Критика «отсутствия сюжета» и «калейдоскопа событий» также проистекает отсюда. Традиционный сюжет предполагает движение к ясной цели. Но если цель (макгаффин) изначально ложна, то и сюжет неизбежно превращается в хаотичное блуждание, «калейдоскоп», где события сменяют друг друга без видимого высшего замысла, потому что замысла и не было — была лишь игра. Таким образом, разочарование финалом и общее охлаждение к сериалу являются прямым следствием того, что авторы остались верны изначальной нуарной природе своего главного символа. Публика хотела саги, а ей показали нуар — и она этого не простила.
Заключение
Железный Трон из «Игры Престолов» — это много больше, чем предмет мебели. Это сложный культурный и нарративный феномен, который служит ключом к пониманию всего произведения. Рассмотренный через призму концепта макгаффина, он предстает не как цель, а как двигатель, не как символ власти, а как зеркало, отражающее темные стороны человеческой природы тех, кто за эту власть борется.

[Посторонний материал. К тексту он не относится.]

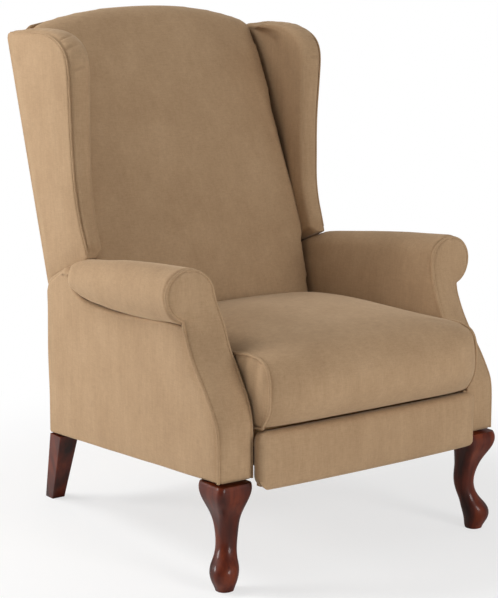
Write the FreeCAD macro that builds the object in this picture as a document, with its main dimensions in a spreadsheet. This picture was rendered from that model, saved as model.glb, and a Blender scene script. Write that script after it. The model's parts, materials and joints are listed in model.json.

Его нуарная природа, уходящая корнями в традиции Хэммета и Хичкока, противопоставляет его сакральным артефактам власти, таким как корона Святого Иштвана. Если последняя освящает и легитимизирует, то Трон лишь констатирует результат насилия и интриг. Его физическая форма, отсылающая к мифу о Дамокловом мече, блестяще визуализирует идею о том, что власть — это не привилегия, а постоянный риск и источник паранойи.
В конечном итоге, культурный шок и феномен «антирейтинга», вызванные финалом сериала, доказывают эффективность и целостность этого образа. Вселенная «Игры Престолов» была построена вокруг пустого символа, и ее история закончилась признанием этой пустоты. Железный Трон был уничтожен, но идея, которую он воплощал — идея о том, что погоня за властью ради самой власти есть самоцель, ведущая в никуда, — осталась его главным и самым горьким наследием. Он выполнил функцию идеального макгаффина: заставил миллионы зрителей по всему миру на протяжении десяти лет следить за погоней, которая в финале оказалась погоней за ничем, заставив их задуматься о том, а не является ли таковая природа любой власти в нашем собственном, реальном мире.